To break this impasse, members are championing the commercial scale of sustainable low-carbon aviation fuels (bio and synthetic) for broad adoption by 2030. Their initiatives include aggregating demand for carbon-neutral flying, co-investment vehicles, industry-backed policy proposals and geographically specific value-chain industry blueprints.

In addition the coalition has developed a SAF Certificate (SAFc) accounting tool allowing SAF emissions reductions to be claimed by travellers and air cargo customers willing to cover the higher cost of sustainable fuel. The proposed system also handles fuel supply chain logistics by delivering SAF stock to airports nearest the production plants.

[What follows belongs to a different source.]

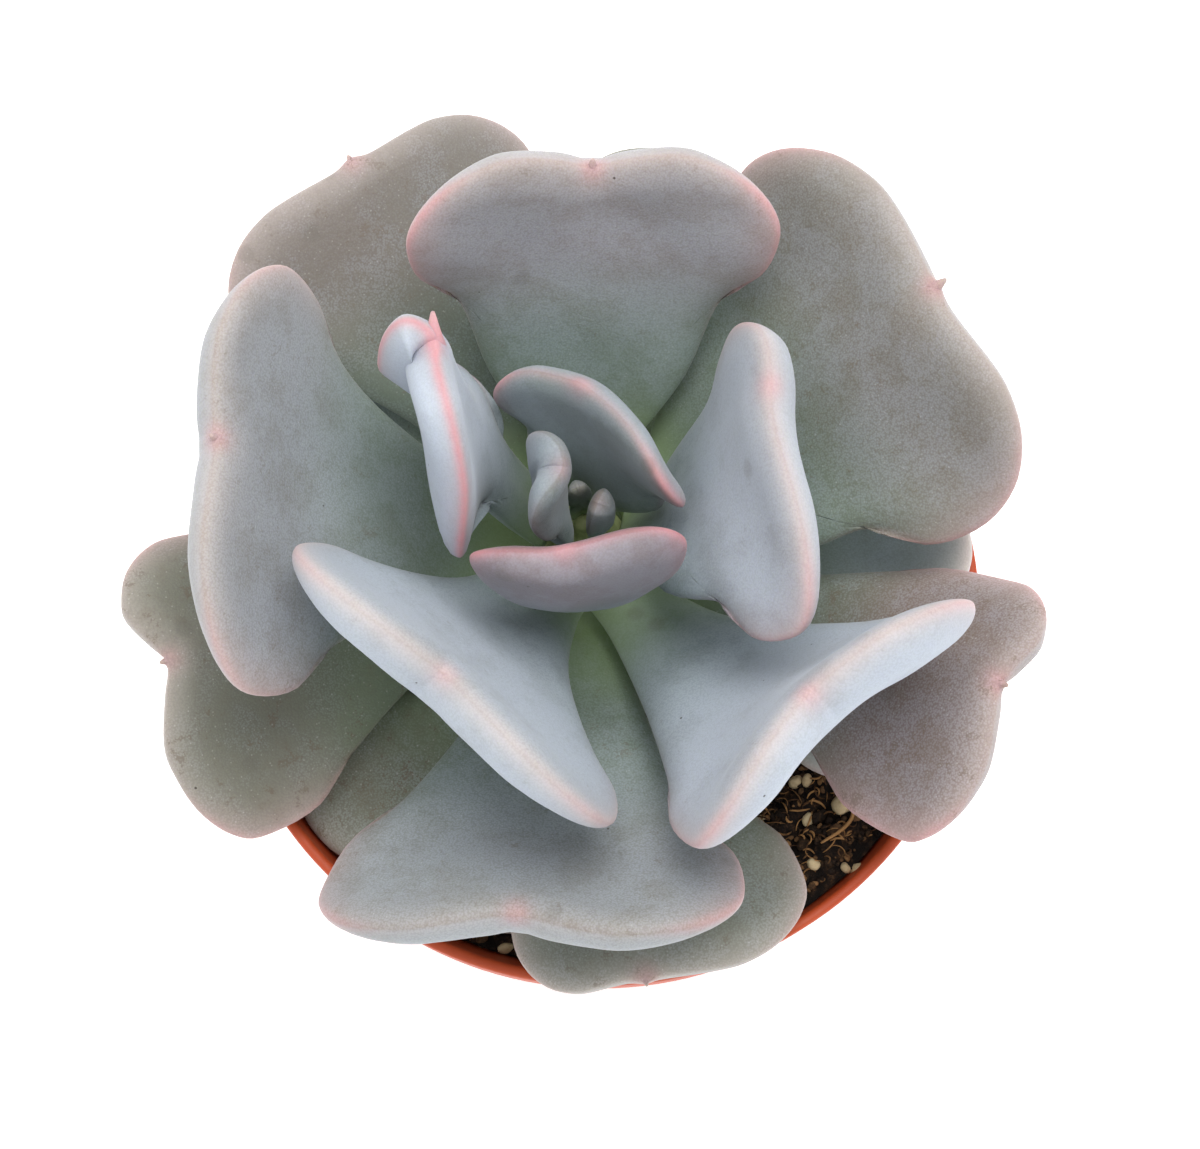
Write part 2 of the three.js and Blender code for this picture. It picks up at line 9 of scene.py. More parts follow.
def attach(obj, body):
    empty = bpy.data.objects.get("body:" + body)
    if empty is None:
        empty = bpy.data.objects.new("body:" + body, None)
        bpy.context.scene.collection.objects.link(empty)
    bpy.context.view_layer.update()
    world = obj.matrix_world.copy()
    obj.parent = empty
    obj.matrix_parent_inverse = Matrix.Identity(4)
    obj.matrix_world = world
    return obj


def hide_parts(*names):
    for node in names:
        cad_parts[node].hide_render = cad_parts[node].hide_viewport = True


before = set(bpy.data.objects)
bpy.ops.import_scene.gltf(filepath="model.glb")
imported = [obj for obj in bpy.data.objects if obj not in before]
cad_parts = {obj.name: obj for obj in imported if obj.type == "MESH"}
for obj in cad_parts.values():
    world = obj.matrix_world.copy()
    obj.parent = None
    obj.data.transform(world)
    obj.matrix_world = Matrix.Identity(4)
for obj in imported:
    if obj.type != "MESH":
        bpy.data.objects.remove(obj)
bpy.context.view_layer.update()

bl_info = {
    "name": "Potted rosette plant",
    "version": (1, 0, 0),
    "blender": (4, 5, 0),
    "location": "3D View > Sidebar > Plant",
    "description": "Builds a fleshy rosette plant in a round nursery pot",
    "category": "Add Mesh",
}

MM = 0.001  # the sizes below are in millimetres, and Blender's are in metres
TURN = 2 * math.pi


def srgb(red, green, blue):
    """A colour as a screen gives it, from 0 to 255, as the linear one that Blender reckons with."""
    shares = (value / 255 for value in (red, green, blue))
    return tuple(s / 12.92 if s <= 0.04045 else ((s + 0.055) / 1.055) ** 2.4 for s in shares)


# ---- the pot, the soil and the stem
COLLAR_HEIGHT = 10
COLLAR_STEP = 1.6
COLLAR_DRAFT = 0.9
BASE_RADIUS = 37
WALL = 1.3
LIP_WIDTH = 1.5
EDGE_ROUND = 0.7
FOOT_WIDTH = 4
PAD_RADIUS = 12
FLOOR_RISE = 3
FLOOR_SLOPE = 1.5
FLOOR_THICKNESS = 1.6
FLOOR_TOP = FLOOR_RISE + FLOOR_THICKNESS
DRAIN_RADIUS = 3.5
DRAIN_CIRCLE = 22
DRAIN_COUNT = 6
SEAT_GAP = 0.3
SOIL_CORNER = 2
SOIL_RINGS, SOIL_SIDES = 95, 300
LUMP_HEIGHT = 0.5
LUMP_ACROSS, LUMP_ALONG, LUMP_DIAGONAL = 11.4, 13, 7.4
SMOOTH_RADIUS = 18  # the lumps fade out towards the stem
BANK_HEIGHT, BANK_AZIMUTH, BANK_SPREAD, BANK_FOOT = 5, 308, 50, 24
BANK_ARC, BANK_DEPTH, BANK_CROWDING = (-40, 34), 18, 1.6  # where the bank's loose bits lie
CRUMB_SIZES = ((5.0, 0.7), (2.1, 0.55), (0.9, 0.35))  # how wide and how deep
STEM_CLEARANCE = 8.5  # loose bits keep this far from the stem's middle
BIG_GRAINS = (  # the place and radius of the largest mineral grains
    (33.4, -27.1, 1.5), (35.3, -36.3, 1.2), (33.6, -36, 0.9), (28.6, -23.4, 1), (-12.8, -46.2, 1))
LONG_FIBRE = ((34.3, -26.4), (34.7, -28.6), (33, -30.8), (30.2, -32.6))
LONG_FIBRE_RADIUS = 0.28
CHIP_COUNT, BANK_CHIP_COUNT = 800, 900
STRAW_COUNT, BANK_STRAW_COUNT = 160, 420
STRAW_STEPS = 12
STRAW_LIFT, STRAW_ARCH = 0.2, 0.5
GRAIN_ROUGHNESS, GRAIN_WAVE = 0.24, 2.2  # as shares of the grain's radius
STEM_X, STEM_Y = -2, 7
STEM_RADIUS = 6
STEM_FOOT = 58
STEM_SHOULDER = 97.5
STEM_TOP = 110.4
STEM_RINGS, STEM_SIDES = 110, 72
SCAR_STEP = 5.2  # from one leaf scar to the next up the stem
SCAR_DEPTH, STEM_SWELL = 0.12, 0.1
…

“Delta is looking to the future of sustainable aviation while addressing the current impact of our carbon emissions,” commented Delta Air Lines CEO Ed Bastian. “This partnership with Clean Skies for Tomorrow builds a future for sustainable aviation by bringing together a coalition that will accelerate the supply and use of SAF technologies.”

In a related development, last week the EU and US announced a ‘Global Methane Pledge’ to be launched at the UN COP26 in November. Argentina, Ghana, Indonesia, Iraq, Italy, Mexico and the UK have also signed up to the collective goal of reducing methane emissions by at least 30 percent from 2020 levels by 2030.

The group includes six of the top 15 methane emitters globally and together account for over one-fifth of global methane emissions and nearly half of the global economy.

According to the latest UN IPCC report, methane has accounted for half the rise in global warming since the beginning of the industrial era. The EU says reducing methane emissions is the single most effective strategy “to keep the goal of limiting warming to 1.5 degrees Celsius within reach”. Major sources include oil and gas, coal, agriculture, and landfills.